延岡大空襲から79年

 79年前の1945(昭和20)年6月29日午前1時過ぎ、延岡市の東の空が照明弾で明るくなった。壕へ避難していた17歳の学生だった故・渡木真之さんの目に焼き付いたのは、目前に架かる安賀多橋だった。
 直後に落下音とともに焼夷弾が次々と爆発、大瀬川両岸の街並みは炎に包まれ、渡木さんら市民は橋の下に逃げ込む。すると川原に火柱の竜巻が起き、橋げたすれすれに焼夷弾が落とされる。「火の地獄」の中で川原にはみ出ていたなら「直撃を食らっていた」。
 延岡大空襲を語り継いだ渡木さんが、戦後50年を機に刊行した画集「我が故郷に戦火燃ゆ」を久しぶりに読んだ。美術の短大教授だった渡木さんの、迫力ある絵からは生々しい恐怖感が伝わってくる。安賀多橋が「命の橋」と呼ばれる意味を、あらためて教えてもらった。

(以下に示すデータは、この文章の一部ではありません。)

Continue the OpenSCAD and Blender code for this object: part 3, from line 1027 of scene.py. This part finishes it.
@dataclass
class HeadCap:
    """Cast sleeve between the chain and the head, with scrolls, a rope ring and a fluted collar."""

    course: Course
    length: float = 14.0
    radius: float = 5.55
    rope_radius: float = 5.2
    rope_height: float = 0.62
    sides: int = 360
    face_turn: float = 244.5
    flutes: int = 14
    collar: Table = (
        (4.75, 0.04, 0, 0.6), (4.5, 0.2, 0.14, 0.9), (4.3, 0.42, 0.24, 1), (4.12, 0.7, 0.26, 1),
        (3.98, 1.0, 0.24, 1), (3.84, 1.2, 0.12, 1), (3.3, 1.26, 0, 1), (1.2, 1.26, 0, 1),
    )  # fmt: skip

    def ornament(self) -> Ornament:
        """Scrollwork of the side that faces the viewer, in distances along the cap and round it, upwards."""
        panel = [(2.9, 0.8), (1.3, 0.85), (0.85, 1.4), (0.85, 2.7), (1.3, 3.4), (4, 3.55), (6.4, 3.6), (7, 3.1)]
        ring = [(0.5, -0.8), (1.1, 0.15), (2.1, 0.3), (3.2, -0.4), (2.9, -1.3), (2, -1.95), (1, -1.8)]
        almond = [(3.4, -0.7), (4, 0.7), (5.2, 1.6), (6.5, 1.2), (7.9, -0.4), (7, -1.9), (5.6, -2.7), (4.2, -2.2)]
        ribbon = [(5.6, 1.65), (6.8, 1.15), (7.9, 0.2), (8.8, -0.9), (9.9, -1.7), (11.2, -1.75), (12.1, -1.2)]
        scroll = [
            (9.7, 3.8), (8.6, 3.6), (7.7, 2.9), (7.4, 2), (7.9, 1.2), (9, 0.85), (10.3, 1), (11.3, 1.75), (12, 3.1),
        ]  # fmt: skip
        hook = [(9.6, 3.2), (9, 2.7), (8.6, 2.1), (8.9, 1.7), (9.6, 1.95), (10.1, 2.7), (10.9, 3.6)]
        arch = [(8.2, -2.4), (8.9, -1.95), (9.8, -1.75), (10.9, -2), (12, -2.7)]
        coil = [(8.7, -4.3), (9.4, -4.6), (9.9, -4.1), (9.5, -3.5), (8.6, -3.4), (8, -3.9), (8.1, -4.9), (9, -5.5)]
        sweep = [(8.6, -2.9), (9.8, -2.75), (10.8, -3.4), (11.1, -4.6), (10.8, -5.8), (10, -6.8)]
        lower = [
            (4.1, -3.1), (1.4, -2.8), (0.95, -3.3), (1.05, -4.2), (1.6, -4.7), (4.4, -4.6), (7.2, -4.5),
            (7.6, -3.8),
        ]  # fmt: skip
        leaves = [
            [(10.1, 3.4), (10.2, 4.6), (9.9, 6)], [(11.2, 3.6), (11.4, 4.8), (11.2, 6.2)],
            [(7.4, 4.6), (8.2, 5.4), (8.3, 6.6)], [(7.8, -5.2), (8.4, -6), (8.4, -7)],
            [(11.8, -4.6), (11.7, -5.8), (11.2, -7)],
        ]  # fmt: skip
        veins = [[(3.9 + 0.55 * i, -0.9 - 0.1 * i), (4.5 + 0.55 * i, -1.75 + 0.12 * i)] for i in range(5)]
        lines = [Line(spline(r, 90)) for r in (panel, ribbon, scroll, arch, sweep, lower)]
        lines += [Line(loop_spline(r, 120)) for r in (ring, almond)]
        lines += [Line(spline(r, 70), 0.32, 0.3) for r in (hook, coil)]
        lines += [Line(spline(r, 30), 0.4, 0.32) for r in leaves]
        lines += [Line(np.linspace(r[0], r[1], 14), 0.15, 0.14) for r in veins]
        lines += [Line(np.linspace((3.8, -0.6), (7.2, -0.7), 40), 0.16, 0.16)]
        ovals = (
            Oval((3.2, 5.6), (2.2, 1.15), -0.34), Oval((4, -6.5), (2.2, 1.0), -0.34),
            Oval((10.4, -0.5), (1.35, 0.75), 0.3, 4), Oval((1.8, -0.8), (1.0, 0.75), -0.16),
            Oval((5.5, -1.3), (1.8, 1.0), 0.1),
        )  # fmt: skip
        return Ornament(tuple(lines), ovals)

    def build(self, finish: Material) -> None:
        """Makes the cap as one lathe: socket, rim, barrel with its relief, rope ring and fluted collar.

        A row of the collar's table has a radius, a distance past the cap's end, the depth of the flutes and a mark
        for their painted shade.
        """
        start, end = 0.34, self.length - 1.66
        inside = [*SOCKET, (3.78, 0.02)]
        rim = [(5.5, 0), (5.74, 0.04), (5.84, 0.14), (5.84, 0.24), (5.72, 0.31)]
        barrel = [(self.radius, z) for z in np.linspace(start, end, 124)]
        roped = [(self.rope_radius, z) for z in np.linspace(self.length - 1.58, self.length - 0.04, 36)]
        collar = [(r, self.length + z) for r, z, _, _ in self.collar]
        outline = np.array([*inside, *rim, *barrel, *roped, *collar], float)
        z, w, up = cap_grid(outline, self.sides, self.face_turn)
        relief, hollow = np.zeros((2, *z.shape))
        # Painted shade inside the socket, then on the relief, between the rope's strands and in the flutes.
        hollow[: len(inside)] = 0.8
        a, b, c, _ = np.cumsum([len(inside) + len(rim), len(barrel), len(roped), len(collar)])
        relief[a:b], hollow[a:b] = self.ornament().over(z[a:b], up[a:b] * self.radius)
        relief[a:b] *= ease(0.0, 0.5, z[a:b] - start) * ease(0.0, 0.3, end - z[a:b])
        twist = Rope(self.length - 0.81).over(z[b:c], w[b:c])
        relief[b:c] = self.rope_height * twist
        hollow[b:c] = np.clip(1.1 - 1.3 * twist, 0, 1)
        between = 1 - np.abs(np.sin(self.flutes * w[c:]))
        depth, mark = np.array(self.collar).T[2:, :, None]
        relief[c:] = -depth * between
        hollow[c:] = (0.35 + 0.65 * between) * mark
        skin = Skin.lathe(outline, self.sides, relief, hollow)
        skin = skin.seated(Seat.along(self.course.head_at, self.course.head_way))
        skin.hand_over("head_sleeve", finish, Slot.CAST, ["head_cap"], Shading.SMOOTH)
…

 延岡大空襲は、B29爆撃機105機によって1万2447発もの焼夷弾が集中投下された(本紙「戦後70年宮崎空襲の真実」)。約2時間の攻撃で市街地の大半が被災し、即死者は130人に上った。延岡中ではきのう、この空襲で殉職した栗田彰子教諭ら犠牲者を追悼する慰霊祭を今年も行った。

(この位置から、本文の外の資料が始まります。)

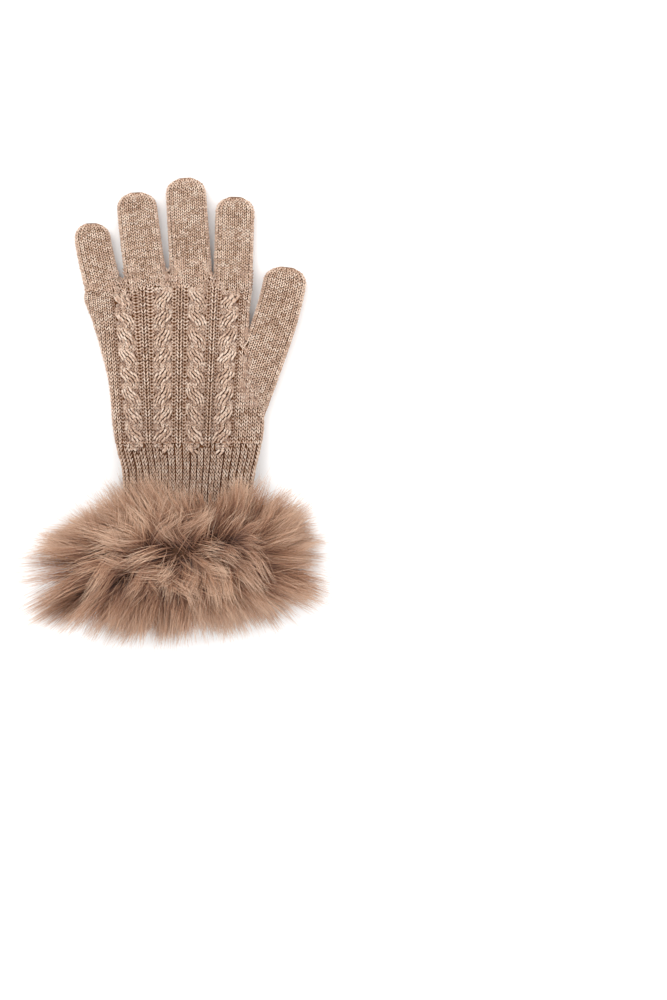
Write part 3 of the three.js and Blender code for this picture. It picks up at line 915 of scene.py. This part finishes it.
# Stitches that close the knit at each crotch and along the gusset, wherever the others leave room
fillers = {"crotches": [-29.8, -2.8, 23.9], "reach": 9.0, "gusset": (39.0, 54.0), "step": 0.9, "halfWidth": 1.25,
           "deep": 0.33, "gussetPaintedShade": 0.5, "besidePanel": 0.8}


def fillerField():
    field = StitchField()
    xs = [x + d for x in fillers["crotches"] for d in np.arange(-fillers["reach"], fillers["reach"], fillers["step"])]
    for x in xs + list(np.arange(*fillers["gusset"], fillers["step"])):
        lines = [backLine(handPlaces * 0 + x + side * fillers["halfWidth"]) for side in (-1, 0, 1)]
        # painted shade darkens the fillers, more along the gusset
        deep = fillers["deep"] if x < fillers["gusset"][0] else fillers["gussetPaintedShade"]
        field.column(*lines, deep=deep)
        field.column(*halfOn(*lines), deep=deep)

    def allowed(places):
        x, along = places[:, 0], places[:, 1]
        pastPanel = x > cableCentre(3, along) + cables["margin"] + fillers["besidePanel"]
        return (along > knuckleLine(x)) | (pastPanel & (along > 0))
    field.keepOnly(allowed)
    return field


handBack, handPalm = plainFields()
handRibs, handPurl = StitchField(), StitchField()
ribsAndGrooves(handRibs, handPurl)
handBars, handCables = StitchField(), StitchField()
cableColumns(handBars, handCables)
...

 「慰霊の言葉」で寺田侑央(ゆあ)さん(14)は「戦争という愚かなことが二度と起きないよう努力し続ける」と、誓いを述べた。「犠牲を踏み越えて建て直した平和国家に、再度惜別と死生観を味わわせてはならない」。渡木さんの言葉とともに歴史を胸に刻みたい。